True for hardening. i noticed that how you move it in the quench tank can effect warpage. going side to side insted of tip to hilt to agitate the quench medium (i use parks 50) can cause the blade to bend and even crack as it converts to martinsite...after i cracked a lot of blades doing this (blush emoji).

thanks for all the help you do here Tom and your constructive comments are always appreciated! I hope you don't mind that I made you a moderator for the chats here in the channel. Thanks!

@@UKBladeshow I’m a what now?!
I’m enjoying the channel and it’s definitely a subject I’m interested in. If I notice anything obviously spammy I’ll remove it.

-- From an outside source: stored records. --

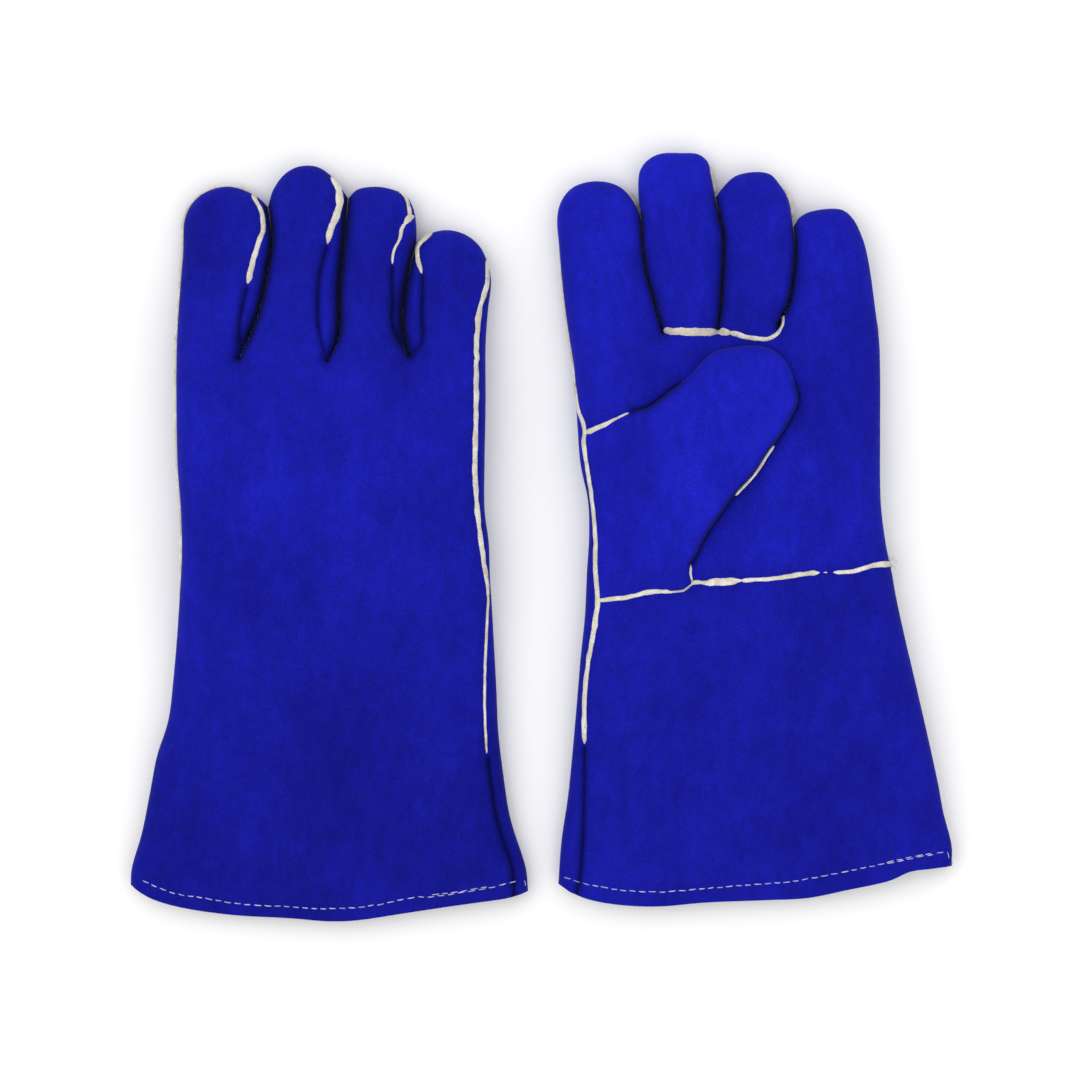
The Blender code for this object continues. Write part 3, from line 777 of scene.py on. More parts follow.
def leather_piece(name, verts, faces, normals, chosen, material, thickness=LEATHER, gap=0.0):
    """One panel: the chosen triangles of the skin, thickened inwards, with its cut edge closed."""
    picked = faces[chosen]
    used, local = np.unique(picked, return_inverse=True)
    local = local.reshape(picked.shape)
    n = normals[used]
    outer = verts[used] - n * gap
    inner = outer - n * thickness
    count = len(used)
    sides = {}
    for a, b, c in local:
        for edge in ((a, b), (b, c), (c, a)):
            if (edge[1], edge[0]) in sides:
                del sides[(edge[1], edge[0])]
            else:
                sides[edge] = True
    made = [list(f) for f in local] + [[f[2] + count, f[1] + count, f[0] + count] for f in local]
    made += [[b, a, a + count, b + count] for a, b in sides]
    return new_object(name, np.vstack([outer, inner]), made, material, np.vstack([n, -n]))


# ---- welts, thread and lining ----

def upwards(path):
    return np.tile((0.0, 0.0, 1.0), (len(path), 1))


def skin_rows(height_of, points):
    """Points and outward normals on a skin given as a height over the pattern plane."""
    step = 0.4
    dx, dy = ((height_of(points + shift) - height_of(points - shift)) / (2 * step)
              for shift in np.array([(step, 0), (0, step)]))
    normals = np.stack([-dx, -dy, np.ones(len(points))], axis=1)
    return np.column_stack([points, height_of(points)]), unit(normals)


# How uneven a strip is: the share of its size, the length along it in mm, and a number for the noise.
BROAD, FINE = (0.34, 7.0, 0), (0.14, 2.1, 5)        # in its width
WANDER, TALLNESS, ROUGHNESS = (0.14, 5.0, 9), (0.2, 3.1, 13), (0.08, 0.9, 21)
SQUARE_SIDES, SQUARE_TOP = 0.6, 0.8                 # 1 makes a strip's section round, and less squarer
STRIP_SIDES = 10


def ripple(travel, seed, share, length, number):
    return share * wave(travel / length, seed, number)


def strip_mesh(path, normals, width, height, seed):
    """A flat strip of leather edge swept along a path, uneven in width and pointed at its ends.

    The width is one number, or one for the start and one for the end."""
    along = unit(np.gradient(path, axis=0))
    across = unit(np.cross(along, normals))
    up = np.cross(across, along)
    travel = travelled(path)
    first, last = width if isinstance(width, tuple) else (width, width)
    wide = first + (last - first) * travel / travel[-1]
    ends = np.minimum(travel, travel[-1] - travel)
    taper = np.clip((ends + 0.1) / (1.2 * wide), 0, 1) ** 0.6
    verts = []
    for k, (point, s) in enumerate(zip(path, travel)):
        uneven = 1 + ripple(s, seed, *BROAD) + ripple(s, seed, *FINE)
        shift = ripple(s, seed, *WANDER) * wide[k]
        tall = height * (1 + ripple(s, seed, *TALLNESS))
        for j in range(STRIP_SIDES):
            turn = 2 * math.pi * j / STRIP_SIDES
            rough = 1 + ripple(s, seed + j, *ROUGHNESS)
            flat, high = math.cos(turn), math.sin(turn)
            flat = math.copysign(abs(flat) ** SQUARE_SIDES, flat)
            high = math.copysign(abs(high) ** SQUARE_TOP, high)
            beside = (0.5 * wide[k] * uneven * flat * rough + shift) * across[k]
            verts.append(point + taper[k] * (beside + 0.5 * tall * high * rough * up[k]))
    return np.array(verts), tube_faces(len(path), STRIP_SIDES)


def tube_faces(rows, sides):
    """The faces of a closed tube made of rings of points."""
    faces = [[k + j, k + (j + 1) % sides, k + sides + (j + 1) % sides, k + sides + j]
             for k in range(0, (rows - 1) * sides, sides) for j in range(sides)]
    end = (rows - 1) * sides
    return faces + [list(range(sides))[::-1], [end + j for j in range(sides)]]


def joined(meshes):
    verts, faces, total = [], [], 0
    for v, f in meshes:
        verts.append(v)
        faces += [[i + total for i in face] for face in f]
        total += len(v)
    return np.vstack(verts), faces


def even(line, step):
    """The line with points at an even spacing."""
    travel = travelled(line)
    at = np.linspace(0, travel[-1], max(2, int(travel[-1] / step) + 1))
    return np.stack([np.interp(at, travel, line[:, k]) for k in range(line.shape[1])], axis=1)


WELT_LIFT, WELT_HEIGHT = 0.15, 1.1


def welt_on_skin(glove, line, width, seed, top=True):
    """A welt strip along a pattern line, standing a little out of the seam's groove."""
    line = even(line, 0.9)
    path, normals = skin_rows(partial(top_height if top else bottom_height, glove), line)
    clear = np.nonzero(distance_to(line, glove["side_wall"]) > 0.7)[0]
    if len(clear):
        normals = normals[clear[np.abs(np.arange(len(line))[:, None] - clear[None, :]).argmin(axis=1)]]
    if not top:
        normals = -normals
    return strip_mesh(path + normals * WELT_LIFT, normals, width, WELT_HEIGHT, seed)


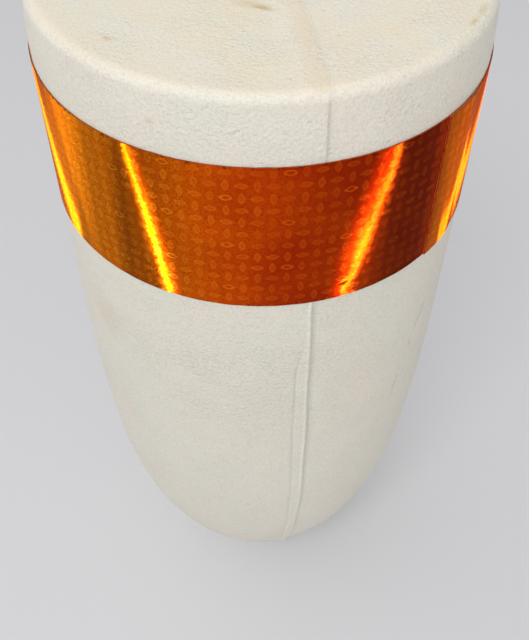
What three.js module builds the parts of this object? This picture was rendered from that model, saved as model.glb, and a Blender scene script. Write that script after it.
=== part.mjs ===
// Reflective marker made from a foam bullet float: a one-piece moulded foam body on a plastic
// core tube, with a strip of prismatic reflective tape wound once around it near the flat end.
// Units are millimetres and +Z is up. The float stands on its nose with its flat end up.
// The origin is at the centre of the nose's flat foot. Azimuth 0 is -Y, the front, and
// azimuth 90 degrees is +X.

import * as THREE from "three";

// Foam body
const FLOAT_RADIUS = 66;
const FLOAT_LENGTH = 287;
const SHOULDER_HEIGHT = 19.4; // from the tape's top edge to the flat end
const SHOULDER_DRAFT = 0.8; // radius lost between the tape and the rim
const RIM_RADIUS = 3;
const FOOT_RADIUS = 18;
const FOOT_BLEND_RADIUS = 28; // where the nose's curve begins to turn into the foot
const NOSE_TIP_RADIUS = 22; // the plain nose curve has this radius at the height of the foot
const NOSE_DEPTH_POWER = 5.33; // (r / R) ^ radius power + (depth / reach) ^ depth power = 1
const NOSE_RADIUS_POWER = 1.544;
const BORE_CHAMFER = 1.5;

// Core tube: half-inch nominal plastic pipe
const TUBE_OUTER_RADIUS = 10.65;
const TUBE_WALL = 2.77;
const TUBE_RECESS = 2; // from each end of the tube to the foam's face
const TUBE_GAP = 0.05;

// Tape: three laminated layers, cut from one roll
const TAPE_WIDTH = 50;
const ADHESIVE_THICKNESS = 0.1;
const PRISM_THICKNESS = 0.2;
const FILM_THICKNESS = 0.12;
const LAYER_GAP = 0.02;
const TAPE_END_AZIMUTH = 47; // the outer end of the strip, in degrees
const LAP_FACETS = 2; // how far the outer end lies over the inner end

// Facets
const FACETS = 72;
const FACET_ANGLE = (2 * Math.PI) / FACETS;
const NOSE_STEPS = 20;
const SHOULDER_STEPS = 4;
const RIM_STEPS = 5;
const FOOT_STEPS = 4;

const tapeTop = FLOAT_LENGTH - SHOULDER_HEIGHT;
const tapeBottom = tapeTop - TAPE_WIDTH;
const facetStart = THREE.MathUtils.degToRad(TAPE_END_AZIMUTH);
const footFraction = (1 - (NOSE_TIP_RADIUS / FLOAT_RADIUS) ** NOSE_RADIUS_POWER) ** (1 / NOSE_DEPTH_POWER);
const noseReach = tapeTop / footFraction;

function noseRadius(depth) {
  return FLOAT_RADIUS * (1 - (depth / noseReach) ** NOSE_DEPTH_POWER) ** (1 / NOSE_RADIUS_POWER);
}

function noseDepth(radius) {
  return noseReach * (1 - (radius / FLOAT_RADIUS) ** NOSE_RADIUS_POWER) ** (1 / NOSE_DEPTH_POWER);
}

// The foot's blend leaves the nose curve along its tangent and arrives flat.
function footBlend() {
  const depth = noseDepth(FOOT_BLEND_RADIUS);
  const probe = 0.01;
  const slope = (noseDepth(FOOT_BLEND_RADIUS) - noseDepth(FOOT_BLEND_RADIUS + probe)) / probe;
  const start = new THREE.Vector2(FOOT_BLEND_RADIUS, tapeTop - depth);
  const corner = new THREE.Vector2(FOOT_BLEND_RADIUS - start.y / slope, 0);
  const end = new THREE.Vector2(FOOT_RADIUS, 0);
  return new THREE.QuadraticBezierCurve(start, corner, end).getPoints(FOOT_STEPS);
}

// Half section of the foam body as (radius, height) points, from the bore at the foot, out
// around the nose, up the side, over the rim and back down the bore.
function floatProfile() {
  const bore = TUBE_OUTER_RADIUS + TUBE_GAP;
  const points = [new THREE.Vector2(bore, BORE_CHAMFER)];
  points.push(new THREE.Vector2(bore + BORE_CHAMFER, 0));
  points.push(...footBlend().reverse());
  const lowest = noseDepth(FOOT_BLEND_RADIUS);
  for (let i = NOSE_STEPS - 1; i >= 1; i--) {
    const depth = lowest * Math.sin((Math.PI / 2) * (i / NOSE_STEPS));
    points.push(new THREE.Vector2(noseRadius(depth), tapeTop - depth));
  }
  const rimCentre = FLOAT_LENGTH - RIM_RADIUS;
  for (let i = 0; i < SHOULDER_STEPS; i++) {
    const t = i / SHOULDER_STEPS;
    const radius = FLOAT_RADIUS - SHOULDER_DRAFT * t ** 2;
    points.push(new THREE.Vector2(radius, tapeTop + t * (rimCentre - tapeTop)));
  }
  const rimInner = FLOAT_RADIUS - SHOULDER_DRAFT - RIM_RADIUS;
  for (let i = 0; i <= RIM_STEPS; i++) {
    const angle = (Math.PI / 2) * (i / RIM_STEPS);
    const radius = rimInner + RIM_RADIUS * Math.cos(angle);
    points.push(new THREE.Vector2(radius, rimCentre + RIM_RADIUS * Math.sin(angle)));
  }
  points.push(new THREE.Vector2(bore + BORE_CHAMFER, FLOAT_LENGTH));
  points.push(new THREE.Vector2(bore, FLOAT_LENGTH - BORE_CHAMFER));
  points.push(points[0].clone());
  return points;
}

function tubeProfile() {
  const inner = TUBE_OUTER_RADIUS - TUBE_WALL;
  const low = TUBE_RECESS;
  const high = FLOAT_LENGTH - TUBE_RECESS;
  return [
    new THREE.Vector2(inner, low),
    new THREE.Vector2(TUBE_OUTER_RADIUS, low),
    new THREE.Vector2(TUBE_OUTER_RADIUS, high),
    new THREE.Vector2(inner, high),
    new THREE.Vector2(inner, low),
  ];
}

// Turns a (radius, height) profile around +Z, with its facets starting at the tape's end.
function turned(profile) {
  return new THREE.LatheGeometry(profile, FACETS, facetStart).rotateX(Math.PI / 2);
}

// One layer of the tape. It starts under the lap, runs once around the float towards smaller
// azimuths, climbs over its own start in one facet and ends on top of it.
function tapeLayer(innerRadius, thickness, lapLift) {
  const inner = [];
  const outer = [];
  for (let i = 0; i <= FACETS + LAP_FACETS; i++) {
    const azimuth = facetStart + (LAP_FACETS - i) * FACET_ANGLE;
    const radius = innerRadius + (i < FACETS ? 0 : lapLift);
    const direction = new THREE.Vector2(Math.sin(azimuth), -Math.cos(azimuth));
    inner.push(direction.clone().multiplyScalar(radius));
    outer.push(direction.clone().multiplyScalar(radius + thickness));
  }
  const outline = new THREE.Shape([...outer, ...inner.reverse()]);
  return new THREE.ExtrudeGeometry(outline, { depth: TAPE_WIDTH, bevelEnabled: false });
}

function part(name, geometry, color, roughness, metalness) {
  const material = new THREE.MeshStandardMaterial({ color, roughness, metalness });
  const mesh = new THREE.Mesh(geometry, material);
  mesh.name = name;
  return mesh;
}

const marker = new THREE.Group();

marker.add(part("float_body", turned(floatProfile()), 0xe6e1d3, 0.75, 0));
marker.add(part("core_tube", turned(tubeProfile()), 0xf2f2ee, 0.4, 0));

const tape = new THREE.Group();
tape.position.z = tapeBottom;
marker.add(tape);

const layers = [
  { name: "tape_adhesive", thickness: ADHESIVE_THICKNESS, color: 0xb9b4a6, roughness: 0.8, metalness: 0 },
  { name: "tape_prism_layer", thickness: PRISM_THICKNESS, color: 0xe65a0a, roughness: 0.3, metalness: 0.6 },
  { name: "tape_face_film", thickness: FILM_THICKNESS, color: 0xd9480a, roughness: 0.12, metalness: 0 },
];
const lapLift = layers.reduce((total, layer) => total + layer.thickness + LAYER_GAP, 0);

let layerRadius = FLOAT_RADIUS + LAYER_GAP;
for (const layer of layers) {
  const geometry = tapeLayer(layerRadius, layer.thickness, lapLift);
  tape.add(part(layer.name, geometry, layer.color, layer.roughness, layer.metalness));
  layerRadius += layer.thickness + LAYER_GAP;
}

export default marker;
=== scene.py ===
"""A foam bullet float with a band of orange reflective tape, which marks the edge of a driveway.

The CAD model is the frame. Each of its plain solids is replaced by a finer piece of the same size
in the same place. Lengths are metres, +Z is up, azimuth 0 is the front (-Y) and 90 degrees is +X.
"""

import math

import bpy
import numpy as np
from mathutils import Matrix, Vector, noise


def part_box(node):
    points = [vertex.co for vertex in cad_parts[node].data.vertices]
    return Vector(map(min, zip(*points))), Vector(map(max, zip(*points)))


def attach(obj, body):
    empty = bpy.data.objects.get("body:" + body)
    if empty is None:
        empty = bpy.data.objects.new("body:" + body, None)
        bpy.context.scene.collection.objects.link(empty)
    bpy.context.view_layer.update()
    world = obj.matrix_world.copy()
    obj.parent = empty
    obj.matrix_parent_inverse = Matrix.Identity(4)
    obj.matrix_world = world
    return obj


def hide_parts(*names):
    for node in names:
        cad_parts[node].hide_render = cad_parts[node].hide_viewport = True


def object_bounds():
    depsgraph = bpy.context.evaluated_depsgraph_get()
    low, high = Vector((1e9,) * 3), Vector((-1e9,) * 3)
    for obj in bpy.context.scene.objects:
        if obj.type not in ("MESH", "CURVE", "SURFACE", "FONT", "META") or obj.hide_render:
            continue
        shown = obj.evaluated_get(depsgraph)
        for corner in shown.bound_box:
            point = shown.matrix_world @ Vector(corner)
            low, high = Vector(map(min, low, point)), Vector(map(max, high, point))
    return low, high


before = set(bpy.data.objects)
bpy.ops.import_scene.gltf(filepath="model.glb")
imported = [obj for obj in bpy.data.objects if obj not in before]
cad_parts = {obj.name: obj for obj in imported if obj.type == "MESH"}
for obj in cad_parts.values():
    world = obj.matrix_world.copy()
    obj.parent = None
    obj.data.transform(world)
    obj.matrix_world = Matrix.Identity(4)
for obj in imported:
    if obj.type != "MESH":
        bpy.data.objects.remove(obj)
cad_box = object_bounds()

MM = 0.001

# Foam body, with the CAD model's dimensions
FLOAT_RADIUS = 66 * MM
FLOAT_LENGTH = cad_box[1][2]
SHOULDER_DRAFT = 0.8 * MM
RIM_RADIUS = 3.0 * MM
FOOT_RADIUS = 18 * MM
FOOT_BLEND_RADIUS = 28 * MM
NOSE_TIP_RADIUS = 22 * MM
NOSE_DEPTH_POWER = 5.33
NOSE_RADIUS_POWER = 1.544
BORE_CHAMFER = 1.5 * MM
BORE_LIP = 0.4 * MM
TUBE_GAP = 0.05 * MM
TUBE_WALL = 2.77 * MM

# Tape, with the CAD model's layers from the foam outwards, and its lap in degrees of azimuth
LAYER_GAP = 0.02 * MM
TAPE_LAYERS = {
    "tape_adhesive": 0.1 * MM,
    "tape_prism_layer": 0.2 * MM,
    "tape_face_film": 0.12 * MM,
}
TAPE_END_AZIMUTH = 47
LAP_ANGLE = 10
RAMP_ANGLE = 5
lap_lift = sum(TAPE_LAYERS.values()) + LAYER_GAP * len(TAPE_LAYERS)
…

Seems to be generally good crowd, though.

Do you mean overshoot the temperature you want just before you quench - the hardening temperature?
(There are specifications in industry that specify quenchant temperature but I don’t think they’d be very applicable to knife making)

But it is science tho, idk what crack you're on

If you exceed the hardening temp by that much it's best to normalise (once) and start again

thanks for the comment J B!

I wish he would! Thanks for watching!